NBC News said Mueller declined or deflected questions 198 times.

He flatly refused to address a range of topics or even read directly from his report, asking members to recite relevant passages themselves.

Mueller declined to discuss whether his report was a tacit recommendation of impeachment and wouldn't elaborate on the process behind key decisions that were made over the course of the investigation.

In the first few minutes of questioning Wednesday, Mueller reiterated that his investigation didn't exonerate Trump, who has repeatedly insisted that the report exonerated him and concluded that there was no obstruction of justice.

Judiciary Committee Chairman Representative Jerrold Nadler, a New York Democrat, asked Mueller about Trump's claims of vindication in the investigation.

"Did you actually totally exonerate the president?" Nadler asked.

"No," replied the former FBI director.

Mueller said: "Based on Justice Department policy and principles of fairness, we decided we would not make a determination as to whether the president committed a crime. That was our decision then and it remains our decision today.''

Mueller also said that he agreed with Representative Ted Lieu, a California Democrat, that he didn't indict Trump because of the Justice Department opinion that a sitting president can't be indicted.

Some TV analysts watching the hearing took that to suggest that Mueller would otherwise have recommended prosecution on the strength of the evidence.

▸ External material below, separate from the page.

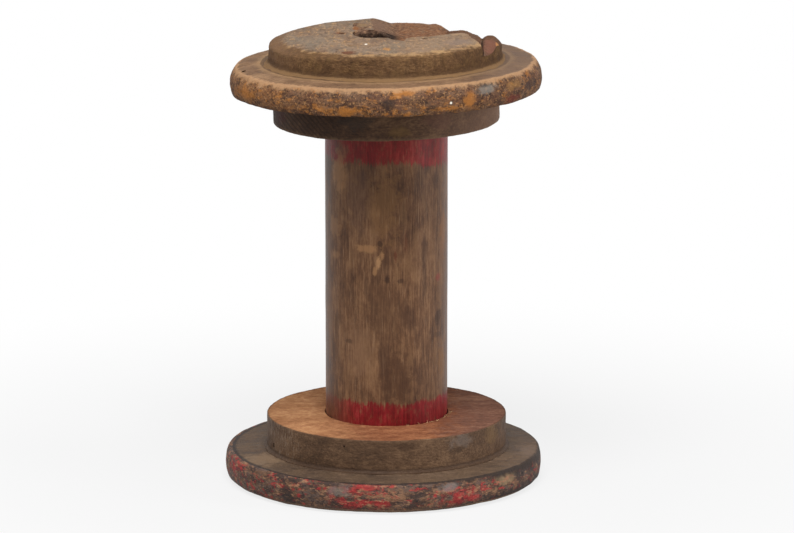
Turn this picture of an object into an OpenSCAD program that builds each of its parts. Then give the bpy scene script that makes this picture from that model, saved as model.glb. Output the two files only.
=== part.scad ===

But when Mueller appeared later before the House Intelligence Committee, he walked back that statement, saying, "We did not reach a determination as to whether the president committed a crime." His team, he said, "never started the process" of evaluating whether to charge the president.

Mueller told the Intelligence Committee that the Russians expect to meddle in the 2020 election. "They're doing it as we sit here. And they expect to do it during the next campaign," he said.

The Associated Press and Reuters contributed to this story.